The post-Goeckeler restructuring of Cisco's business groups comes as the company works to reverse sliding sales. For the quarter ended Jan. 25, Cisco's overall revenues fell 4%, while product sales and orders were each down 6%. The company forecast a revenue decline of between 1.5% and 3.5% in the current quarter.
The latest changes include Cisco dismantling Goeckeler's networking and security group. Instead, the company split networking and security into separate groups -- enterprise networking and cloud, and security and applications. Cisco had not chosen the leader of the latter but said senior VP and general manager Todd Nightingale would direct enterprise networking and cloud.
Before the promotion, Nightingale was in charge of Cisco's cloud networking unit, which included the vendor's Meraki product line. Selecting Nightingale to lead all of Cisco's networking portfolio reflected the company's commitment to bring more cloud-based automation and management to its products, Mehra said.
"Most enterprises, as part of their digital transformation, are looking at a cloud-first IT strategy," Mehra said. With Nightingale, Cisco has shown it has that "mindset."
Cisco folded the collaboration business led by Chang into the security and applications group.
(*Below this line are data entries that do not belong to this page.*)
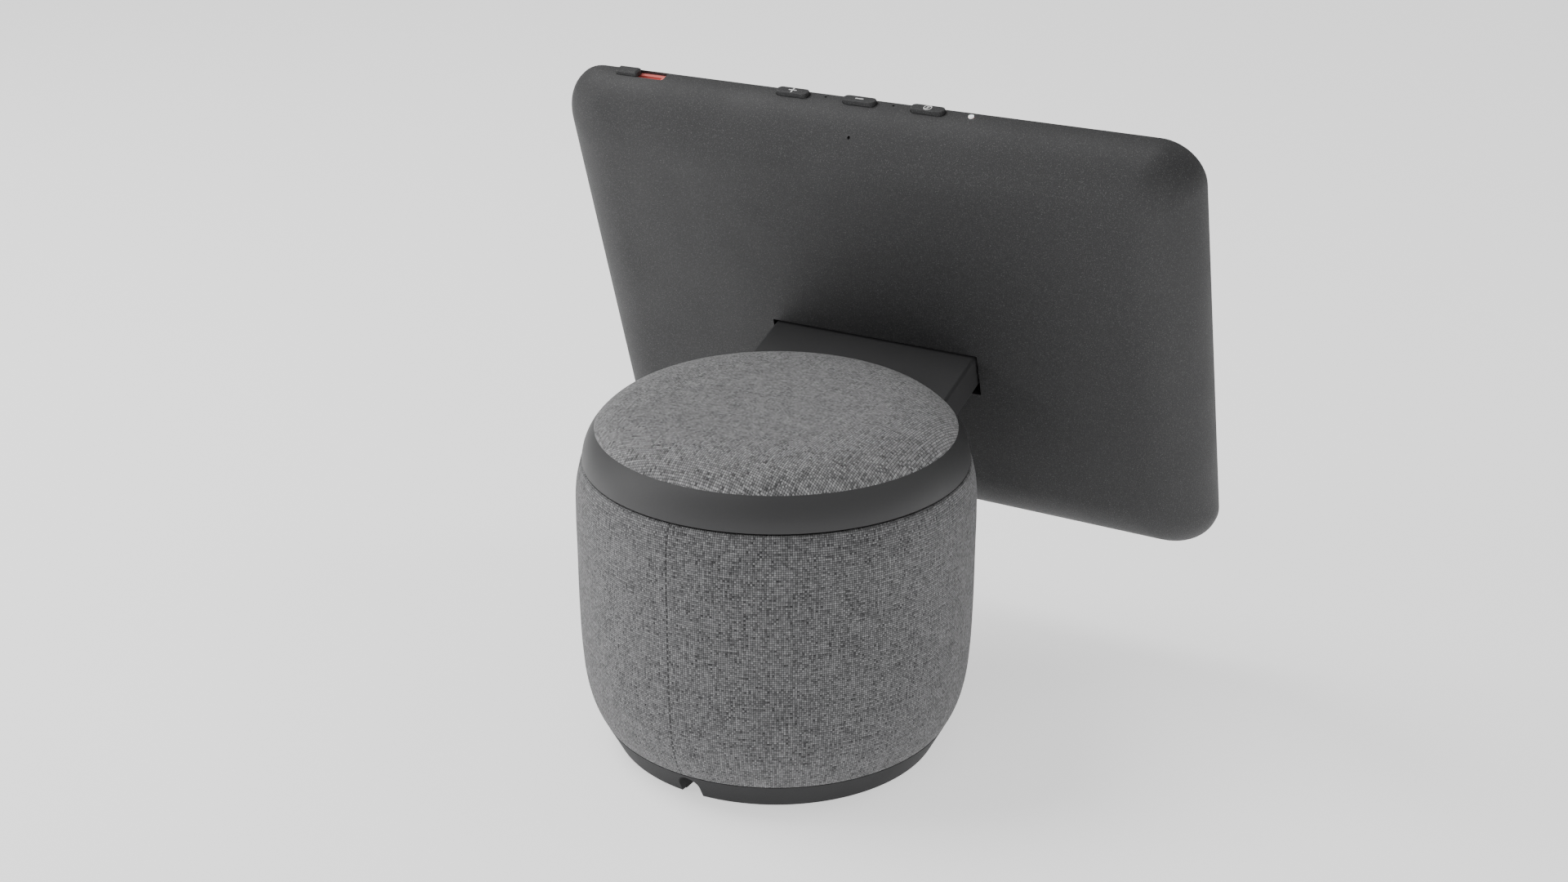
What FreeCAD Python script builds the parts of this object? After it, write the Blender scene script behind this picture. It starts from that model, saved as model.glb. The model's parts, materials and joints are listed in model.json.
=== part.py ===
"""Motorised smart display: a squat speaker base, a swivelling ring with a flat arm, and a
tablet that tilts on the end of the arm.

Millimetres, +Z up. The origin is on the table at the base's axis. The screen faces -Y and
leans back at rest; the cable notch is at +Y. Tablet pieces are drawn in the tablet's own axes
(x along its width, y from the front glass towards the back, z up the screen) and then leaned.
"""
import FreeCAD
import Part
import math
import os

Vec = FreeCAD.Vector

# ---- Base: a barrel on a dark conical foot --------------------------------------------------
FOOT_TOP = 10.0
FOOT_TOP_R = 63.4
FOOT_BOTTOM_R = 58.5
FOOT_CLEARANCE = 0.5          # the plastic foot stops this far above the table
PAD_R = 56.0
PAD_THICKNESS = 1.5
FOOT_FLOOR_TOP = 4.0
BARREL = [(63.4, 10.0), (66.2, 16.0), (68.3, 24.0), (69.4, 34.0), (70.0, 50.0),
          (70.1, 75.0), (70.1, 88.0), (69.6, 98.0), (67.9, 105.6)]
FABRIC = 1.2
CAGE_WALL = 2.2
CAGE_FLOOR_TOP = 12.3
NOTCH_HALF = 4.1              # cable notch: an arched tunnel open at the bottom
NOTCH_AXIS_Z = 4.7
NOTCH_START_Y = 42.3
JACK_R = 4.0
JACK_MOUTH_Y = 52.0
PLUG_BORE_R = 2.8
WEIGHT_R = 41.5
WEIGHT_TOP = 11.5
FOOT_SCREW_CIRCLE = 52.0
WEIGHT_SCREW_CIRCLE = 27.0

# ---- Speaker box, woofer facing -Y, tweeters to the front corners ---------------------------
BOX_HALF_X = 40.0
BOX_FRONT = -40.0
BOX_BACK = 44.0
BOX_TOP = 88.0
BOX_WALL = 2.5
WOOFER_Z = 50.2
WOOFER_FLANGE_R = 37.0
WOOFER_HOLE_R = 33.0
MAGNET_R = 22.0
TWEETER_ANGLE = 60.0          # from straight ahead
TWEETER_FACE = 63.0           # distance of its face from the axis
TWEETER_Z = 66.0
TWEETER_R = 14.0

# ---- Swivel: deck and spindle below, plate and ring gear above ------------------------------
DECK_BOTTOM = 96.0
DECK_TOP = 99.0
DECK_R = 65.6
SPINDLE_R = 9.0
SPINDLE_BORE_R = 5.5
SPINDLE_TOP = 115.2
PLATE_BOTTOM = 107.0
PLATE_TOP = 110.0
PLATE_R = 64.0
HUB_R = 14.0
HUB_TOP = 113.5
BUSH_R = 11.0
RUNNING_FIT = 0.05
GLIDE_INNER = 54.0
GLIDE_OUTER = 58.0
GEAR_MODULE = 1.25
RING_TEETH = 72
PINION_TEETH = 16
GEAR_OUTER_R = 51.0
GEAR_BOTTOM = 100.0
BACKLASH = 0.20
PRESSURE_ANGLE = math.radians(20.0)
MOTOR_X = GEAR_MODULE * (RING_TEETH - PINION_TEETH) / 2.0
MOTOR_R = 16.0
LUG_INNER = 17.5
LUG_OUTER = 23.0
LUG_WIDTH = 1.2

# ---- Ring, arm and fabric top --------------------------------------------------------------
RING_BOTTOM = 106.3
RING_PROFILE = [(67.5, 106.3), (66.3, 112.0), (62.9, 117.7)]
RING_BORE_R = 60.5
DOME_R = 62.9
DOME_FOOT = 117.7
DOME_RISE = 9.54
DOME_POWER = 7.4              # height falls as the radius to this power: flat, then a tight rim
DOME_SKIN = 1.5
ARM_HALF_X = 41.5
ARM_HALF_T = 6.3
ARM_SLOPE = math.radians(19.2)
ARM_WALL = 1.8
ARM_END_Y = -40.0
FRAME_HALF_T = 2.0
FRAME_FOOT_TOP = 114.0

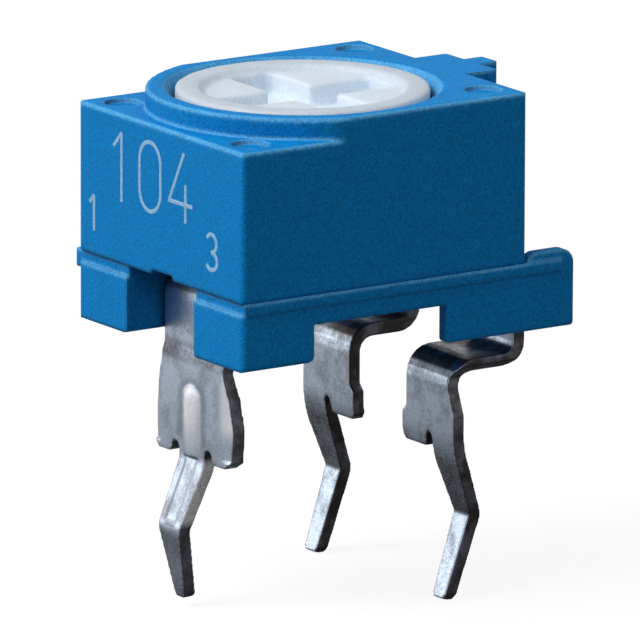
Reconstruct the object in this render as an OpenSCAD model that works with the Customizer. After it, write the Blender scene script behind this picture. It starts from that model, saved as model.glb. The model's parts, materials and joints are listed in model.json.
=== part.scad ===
// Board-mounted single-turn trimmer potentiometer, 5 mm x 5 mm pin pattern.
// Millimetres, +Z up. The origin is on the rotor's axis, at the top face of the
// circuit board, where the shoulders of the leads rest. The marked face looks to -X.

/* [Body] */
// Length of the moulded body along X
body_l = 7.32; // [7.1:0.02:8]
// Height of the feet's undersides above the board
foot_z = 2.6; // [2.4:0.05:3.4]
// Height of the feet under the base plate
foot_h = 0.83; // [0.6:0.01:1.1]
// Thickness of the base plate
plate_t = 0.67; // [0.65:0.01:0.9]
// Height of the housing from the base plate to the low shelf
shelf_h = 3.3; // [3.2:0.05:4]
// Height of the collar and the platform above the shelf
step_h = 0.48; // [0.35:0.01:0.7]
// Wall left between the bore and the body's sides
bore_wall = 0.425; // [0.38:0.005:0.5]
// Radius of the upright corners
corner_r = 0.12; // [0.08:0.01:0.25]
// Radius of the top edges
edge_r = 0.1; // [0.06:0.01:0.15]

/* [Collar and rear boss] */
// Width of the collar from the bore to its outside
collar_w = 0.59; // [0.55:0.01:0.65]
// Width of the slope from the collar's top down to the bore
mouth_w = 0.22; // [0.1:0.01:0.3]
// Depth of that slope
mouth_h = 0.3; // [0.1:0.01:0.4]
// Width of the boss on the rear wall
boss_w = 1.96; // [1.4:0.02:2.4]
// Depth of the boss behind the rear wall
boss_d = 0.74; // [0.5:0.01:0.9]
// Width of the rib on the boss
boss_rib_w = 0.6; // [0.3:0.01:0.8]
// Radius of the upright corners of the boss and its rib
boss_r = 0.06; // [0.03:0.01:0.2]
// Diameter of the dimples in the top's corners
dimple_d = 0.8; // [0.5:0.01:0.9]
// Depth of the dimples
dimple_h = 0.1; // [0.05:0.01:0.2]
// Distance from the body's front or rear to a dimple's centre
dimple_in_x = 0.66; // [0.6:0.01:0.7]
// Distance from the body's sides to a dimple's centre
dimple_in_y = 0.74; // [0.6:0.01:0.8]

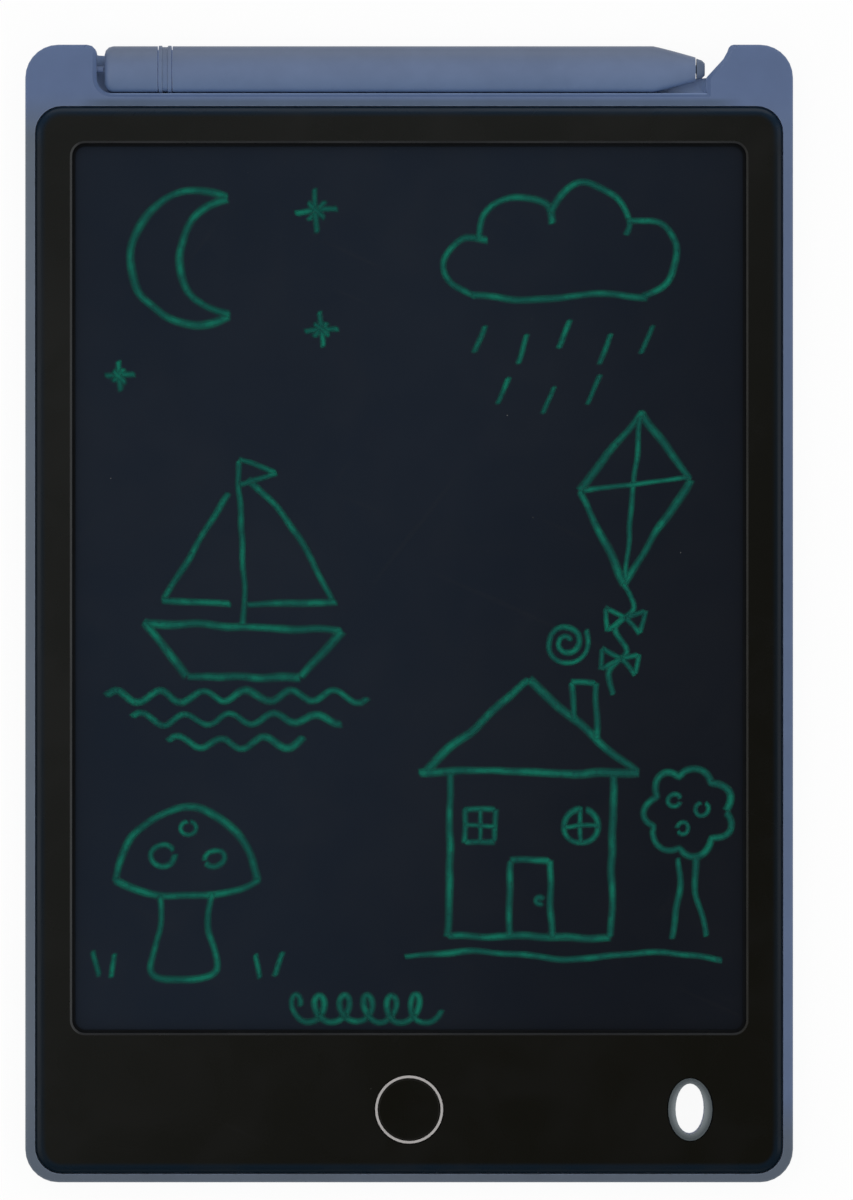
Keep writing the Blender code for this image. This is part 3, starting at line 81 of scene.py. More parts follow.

Senior VP Sri Srinivasan will lead the collaboration unit where, under Chang, he was in charge of Cisco's Webex conferencing portfolio.
Cisco formed three other new groups following Goeckeler's departure. They included:
-- Mass-scale infrastructure led by senior VP and general manager Jonathan Davidson. Before his new position, Davidson was head of Cisco's service provider business.
-- Core hardware platforms led by senior VP Eyal Dagan. The group will develop the ASICs used in Cisco's switching, routing, optical, cable access and IoT products. Dagan had led Cisco's Core ASIC unit before the promotion.
-- Emerging technologies and incubation led by senior VP Liz Centoni. She had been in charge of Cisco's former cloud strategy and computer group, which the company launched in November as part of its last restructuring.
"Our new product leaders are experts in these areas, and we are thrilled to have them bring new perspectives to Cisco's executive team," the company said.